Il 21 ottobre del 1975 Pier Paolo Pasolini incontrò al liceo Palmieri di Lecce un gruppo di docenti e studenti. Il testo del dibattito fu poi raccolto in volume da Antonio Piromalli, che aveva organizzato l’incontro. Si tratta di uno degli ultimissimi incontri pubblici di Pasolini. Pochi giorni dopo, il 2 novembre, venne ammazzato a Ostia. Sono passati quarant’anni: e il gioco su cosa avrebbe detto o pensato Pasolini degli eventi grandi e minuti che ci circondano, se fosse ancora vivo, non si è mai arrestato. Segno evidente, questo, di quanto sia stato uno degli intellettuali del Novecento che più hanno squarciato i luoghi comuni e lanciato osservazioni premonitrici. Il testo di quel dibattito è stato ora ristampato dalle Edizioni del Fondo Piromalli con il titolo Volgar’eloquio, lo stesso che Pasolini volle dare all’incontro, per discutere del rapporto tra i dialetti e la lingua italiana, tra la cultura «centrale», «ufficiale», «scolastica» e le culture periferiche, «subalterne». Per Pasolini, il mondo era radicalmente cambiato rispetto a quello di soli dieci anni prima, gli anni in cui aveva ancora potuto girare un film come il Vangelo secondo Matteo tra i Sassi di Matera e i paesi pugliesi limitrofi. Il consumismo stava letteralmente distruggendo le culture particolari, e quindi anche i dialetti e le tradizioni locali, in un modo mai visto prima, producendo un nuovo mondo, molto più infelice e molto più omogeneo.

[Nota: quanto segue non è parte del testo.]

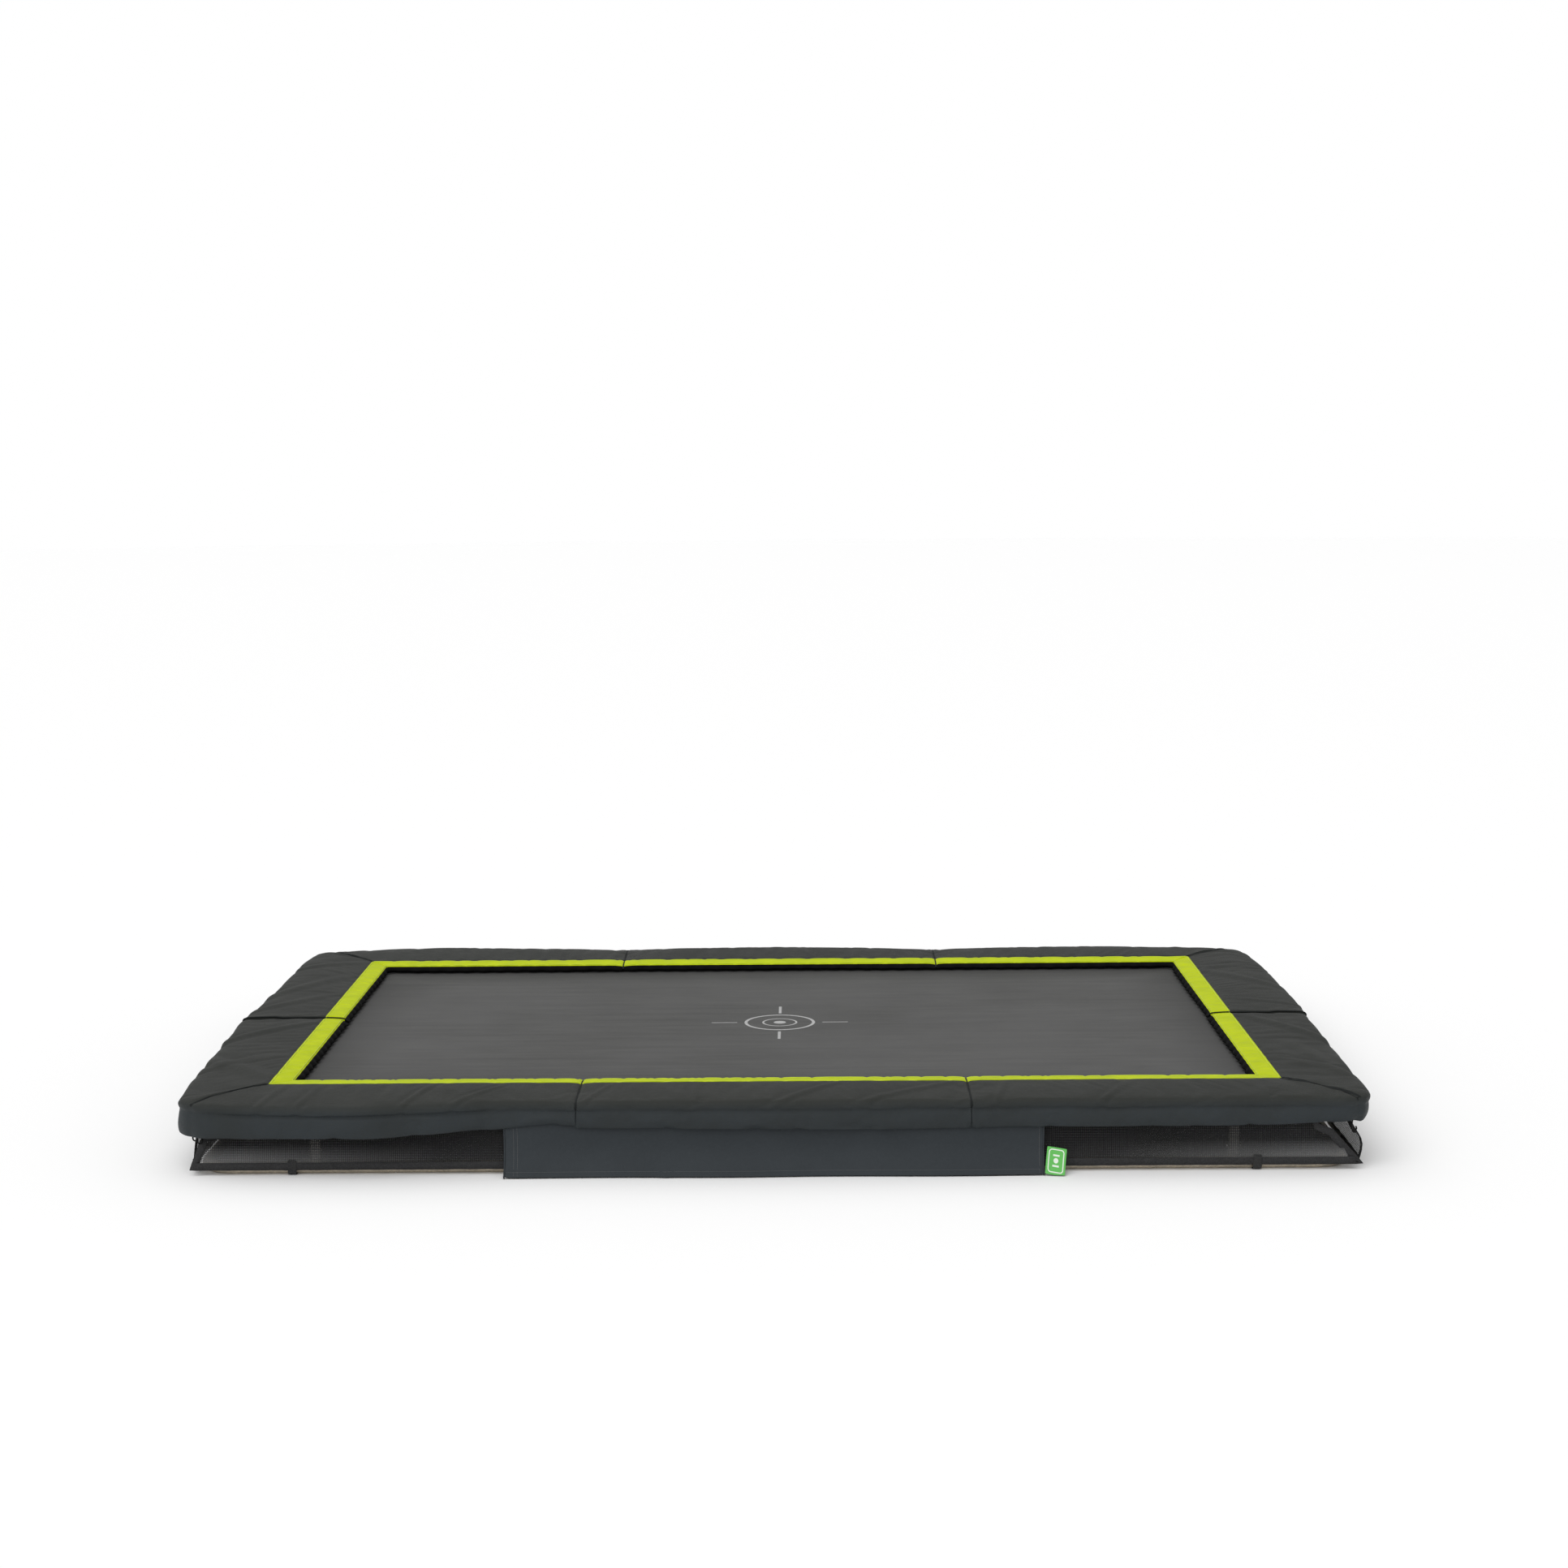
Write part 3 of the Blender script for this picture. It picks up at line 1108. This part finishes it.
def tagPiece():
    low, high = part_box("side_tag")
    middle = (low + high) / 2
    lean, wide, tall, flatTall = math.radians(8), 0.062, 0.078, 0.0885
    bm = bmesh.new()

    def place(row, column):
        u, v = (column / 12 - 0.5) * wide, (row / 14 - 0.5) * tall
        x = middle.x + u * math.cos(lean) + v * math.sin(lean) + 0.022
        z = max(middle.z - 0.022 - u * math.sin(lean) + v * math.cos(lean), 0.0035)
        curl = 0.0045 * (u / wide + 0.5) ** 2 + 0.001 * math.sin(v * 60)
        return Vector((x, -(hang["skirtY"] + skirtOut(z) + 0.0058 + curl), z))

    gridOf(bm, 14, 12, place, lambda r, c: (c / 12, r / 14))
    look = Finish("greenTag", 0.75)
    uv = look.make("ShaderNodeUVMap", {"uv_map": "UVMap"})
    u, v = look.axis(uv, "X"), look.axis(uv, "Y")
    u, v = (u - 0.5).math("ABSOLUTE") * wide, (v - 0.5).math("ABSOLUTE") * tall
    deepU, deepV = (u - 0.014).math("MAXIMUM", 0.0), (v - 0.023).math("MAXIMUM", 0.0)
    away = (deepU * deepU + deepV * deepV).math("SQRT")
    border = away.within(0.0088, 0.0016, 0.0008)
    dot = 1 - (u * u + v * v).math("SQRT").step(0.0075, 0.001)
    bars = u.within(0.0, 0.0100, 0.0010) * v.within(0.0150, 0.0026, 0.0008)
    weave = look.noise(look.coords, 900.0, 2.0)
    green = look.mix(weave, (0.075, 0.38, 0.060, 1), (0.16, 0.56, 0.13, 1))
    mark = border.math("MAXIMUM", dot).math("MAXIMUM", bars)
    look.set("Base Color", look.mix(mark, green, (0.75, 0.82, 0.72, 1)))
    look.set("Normal", look.bump(weave + mark * 1.5, 0.0004, 0.6))
    tag = seat(bm, "wovenTag", look.material, crease=180)
    walled(tag, 0.0012)
    subdivided(tag)
    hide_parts("side_tag")


plasticBlack = plainFinish("blackPlastic", grey(0.006), 0.5, gloss=0.12)
for side in sides:
    netPiece(side)
for side in ("front", "back"):
    skirtPiece(side)
    for number, x in ((1, -1.52), (2, 1.52)):
        strapPiece(side, number, x)
padHooks = {
    "frontLeft1": (-1.831, -1.226, 0.128), "frontLeft2": (-1.816, -1.228, 0.119), "frontRight": (1.815, -1.228, 0.140),
    "backLeft": (-1.822, 1.226, 0.128), "backRight": (1.822, 1.226, 0.130),
}
for name, place in padHooks.items():
    hookPiece(f"padHook_{name}", *place)
tagPiece()
print("nets, skirts, straps and tag made")

# Steel frame

for part in record["subparts"]:
    node = frame["nodes"][part["node"]]
    if part["material_slot"] != "galvanised_steel" and not part["node"].startswith("leg_bolt"):
        continue
    bm = bmesh.new()
    bm.from_mesh(node.data)
    bmesh.ops.remove_doubles(bm, verts=bm.verts[:], dist=1e-5)
    bmesh.ops.dissolve_limit(bm, angle_limit=math.radians(0.5), verts=bm.verts[:], edges=bm.edges[:])
    onGround = part["node"].startswith("base")
    finish = zincWire if "bolt" in part["node"] else groundSteel if onGround else galvanised
    piece = seat(bm, "steel_" + part["node"], finish, crease=38)
    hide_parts(part["node"])
print("steel frame made")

Pasolini a Calimera (Lecce) nel pomeriggio del 21 ottobre 1975
Pasolini a Calimera (Lecce) nel pomeriggio del 21 ottobre 1975

Molti allora bollarono Pasolini di essere un conservatore, di vagheggiare il ritorno a un bel mondo antico che non era mai esistito. Ma Pasolini al contrario era ultramoderno tanto quanto eretico, e semplicemente stava scorgendo «una lotta fra una cultura che non accettiamo e una cultura che è finita». Mentre si andava affermando l’italiano televisivo, i dialetti e la cultura popolare stavano semplicemente sopravvivendo nei loro ultimi frammenti. Pensare di studiarli e di tenerli in vita come se fossero delle entità immobili sarebbe stata, né più né meno, un’operazione museale. Per fare un’operazione viva, si sarebbe dovuti partire invece da un’altra parte, da iniziative molto più innovative. Ma quali? È un peccato che Pasolini non abbia potuto sviluppare ulteriormente questa riflessione negli anni successivi. Oggi che in tutto il Mezzogiorno, e in modo particolare in Puglia, le culture popolari di ieri sembrano essere edulcorate e poste al centro di un utilizzo astorico teso ad alimentare la macchina turistica, quella sensazione di museale – spesso privo di vita – è molto forte. Ovviamente a dire tutto questo si passa per «gufi» o per intellettuali conservatori, proprio come Pasolini quarant’anni fa, quando invece la riflessione che si vuole avanzare è un’altra. Esistono ancora culture periferiche vive? Che lingua parlano oggi? E, soprattutto, quale è la lingua dei nuovi poveri?